By Mvuyo Tyobeka, CEO of SPM
Leadership is evolving, and the organisations that advance fastest are those where leaders communicate openly, and employees are invited into meaningful problem-solving. At SPM, this is not an aspiration. It shapes how we work and how we plan for the future.
In our environment, silence creates uncertainty. When people are informed, they see the bigger picture and understand how their effort strengthens the business. They connect daily decisions to long-term outcomes. This clarity forms the basis of our approach.
Employees contribute insights that reflect the reality of our work on the ground. We see this in logistics, operations, SHERQ, finance and HR. These teams face challenges in real time. They notice inefficiencies that dashboards miss and identify patterns that point to opportunity. When this information reaches leadership without filters, it sharpens strategic decisions and reinforces a culture where people know their thinking influences the direction of the organisation.

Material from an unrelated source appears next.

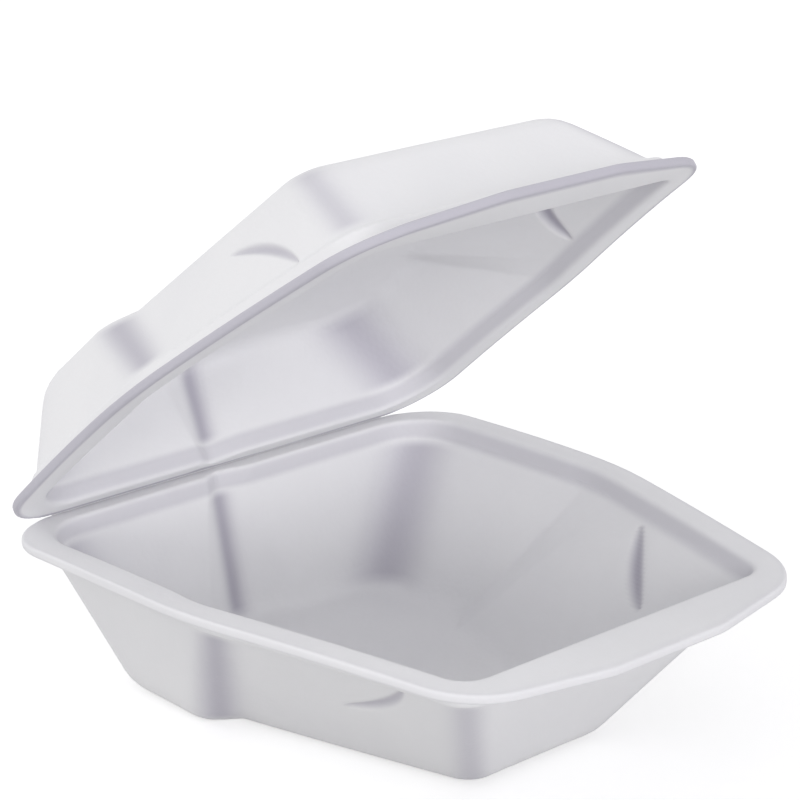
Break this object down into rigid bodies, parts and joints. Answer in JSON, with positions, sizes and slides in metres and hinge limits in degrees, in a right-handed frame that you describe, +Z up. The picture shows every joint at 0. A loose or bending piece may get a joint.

Global practice mirrors what we experience. Companies across Europe and Asia are involving frontline employees in discussions once limited to executives. Manufacturing firms in Japan have raised productivity by drawing on worker insight. German engineering companies bring technicians into planning cycles to avoid blind spots. American technology firms use wider information sharing to improve decision-making. Across these varied contexts, one truth holds. Organisations strengthen when information moves freely, and people feel trusted to contribute.
South Africa brings its own pressures. Energy constraints, supply chain disruptions and shifting client needs require agility. The instinct in such conditions may be to limit information. Our experience, supported by international evidence, shows that openness builds resilience. When people understand what the company is navigating, they stabilise the organisation from within. They adjust quickly, offer solutions leadership may not see and work with purpose because they know what is at stake.
Transparency does something else that is often overlooked. It creates psychological safety. When people know they will not be excluded from discussions or judged for raising concerns, they speak with more clarity. They ask questions that surface hidden risks. They engage with challenges instead of avoiding them. This strengthens the quality of decisions and improves the speed at which the company can correct its course. Psychological safety is not a soft idea. It is a driver of operational excellence.
It also deepens collective learning. Every organisation sits on knowledge that never reaches the boardroom because it is locked inside teams. When transparency becomes the norm, that knowledge is unlocked. People learn from one another. Lessons travel faster. Solutions developed in one area become useful in another. The organisation begins to function as a single system rather than a set of isolated units. This is how capability grows.
Periods of change test whether transparency is real or rhetorical. When markets shift or clients adjust their expectations, people look to leadership for clarity. If information is withheld, uncertainty intensifies. When leaders communicate honestly, even when the answers are still evolving, people remain steady. They do not retreat into anxiety. They mobilise. They focus on solutions. This is why we treat transparency as a discipline, not a convenience.
At SPM, transparency is part of how we operate. It involves being open about challenges, acknowledging risks and seeking input even when issues are complex. It means allowing people to shape the choices the organisation makes. This strengthens performance because direction becomes shared. Accountability grows naturally when people recognise they are part of the solution.
The future belongs to organisations that treat employees as partners in progress. Innovation rarely emerges from a narrow group of voices. It comes from people who know the work, the clients and the rhythm of operations. Leaders succeed when they create the conditions for that intelligence to surface. When we do this, we gain clarity, avoid missteps and build an organisation that adapts with confidence.
Our vision is clear. Keep information open. Keep people involved. Keep building SPM as a place where performance is a collective achievement. Transparency strengthens trust. Trust strengthens action. Action strengthens the organisation. Through openness, we prepare SPM for a future shaped by shared insight and steady ambition.